The Fed announced and made official its 2% inflation target in 2012. Fed funds remained near zero and wage inflation continued to fall. Then in mid 2013 the Fed began to float trial balloons about ending QE. While interest rates stayed near zero, the labor market took note of the Fed talk and wage growth began to rise.

That continued as the Fed did taper QE, finally ending it at the end of 2014.

Not coincidentally, once the Fed announced a 2% inflation target, it became a floor for wage inflation. Wage inflation rose above 2% in mid 2013 and never fell materially below that level thereafter. Wage inflation is just one of several inflation measures that has been at or above 2% since soon after the Fed announced the target. The Fed’s focus on the most manipulated and suppressed measure of inflation, the core PCE, allowed most market participants to go on believing the fantasy that inflation is subdued. Meanwhile the June data shows that the 12 month average of wage increases is hovering right around 2.5%, after a steady rise from 2% in 2015.

Once again, wages are following interest rates higher.

The conclusion to be drawn from the repeat of this pattern is this. The Fed will continue to chase its tail as it tightens policy. It will raise rates and tighten the balance sheet. Inflation rates, including wage inflation, will increase. They will increase because of the signal that rising rates send to all economic actors. That signal is that the Fed believes that economy is strengthening and that inflation will heat up. The Fed even says so in its official and semi-official pronouncements.  That message will reach business people, workers, and consumers. They will behave as if the signal is true, just as they have always done in the past.
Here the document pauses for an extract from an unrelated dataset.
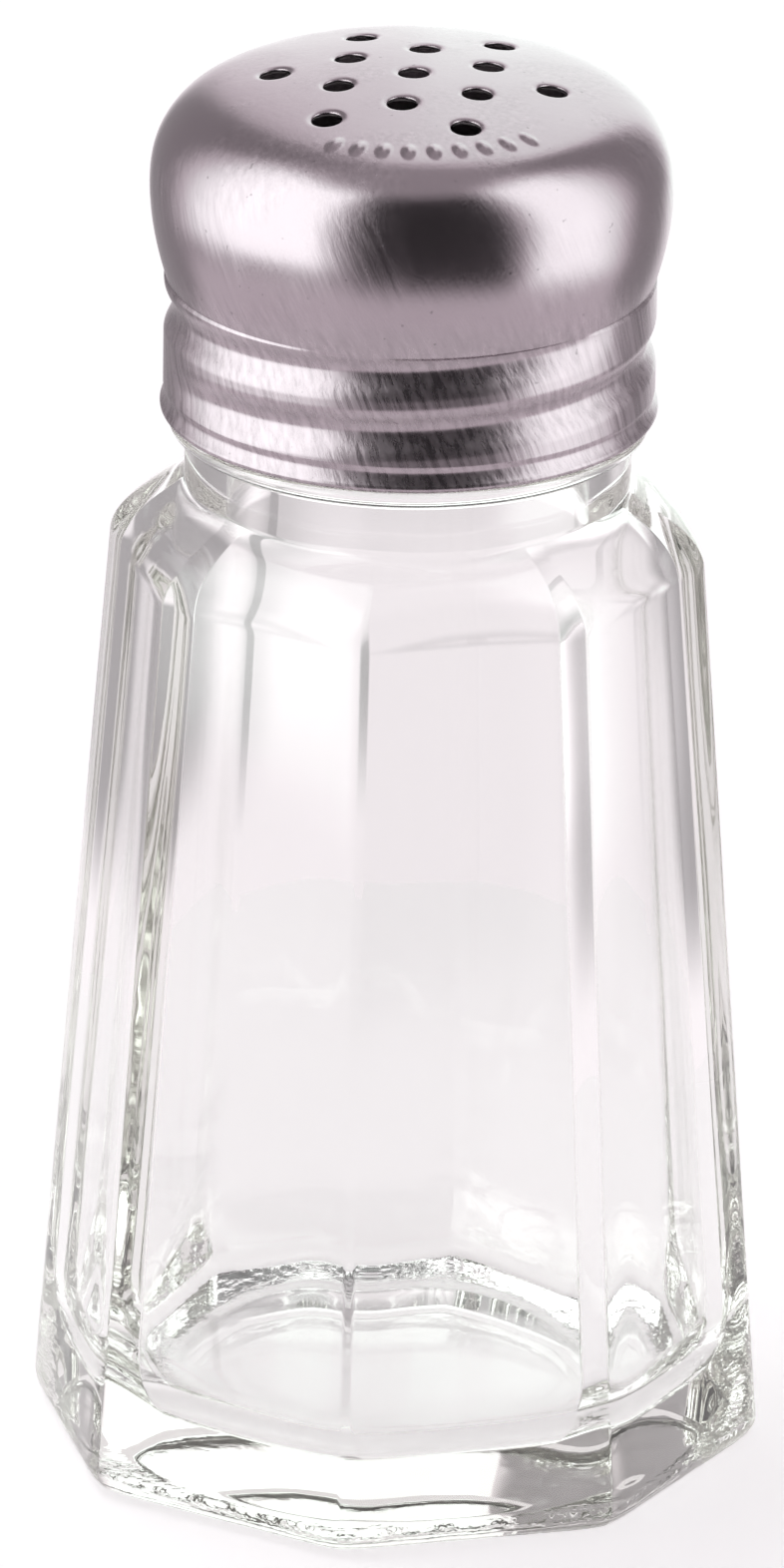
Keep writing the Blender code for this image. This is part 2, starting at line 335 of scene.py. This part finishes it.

They will spend faster and economic conditions will in fact, grow tighter.

In so doing, the Fed, business, workers, and consumers will engage in a vicious spiral that constantly drives both inflation and interest rates higher until rates become so high that they finally choke off speculative behavior and stock prices fall hard. A big decline in stock prices will send a universal signal that business is bad. The Fed will end the tightening cycle. It will start to cut rates. Businesses will lay off workers, and workers will no longer be able to demand pay increases.

The age old cycle of bull and bear will start anew.

But first comes the bear as the Fed tightens and the economy and inflation overheat in response to the Fed’s signal that that is what it expects.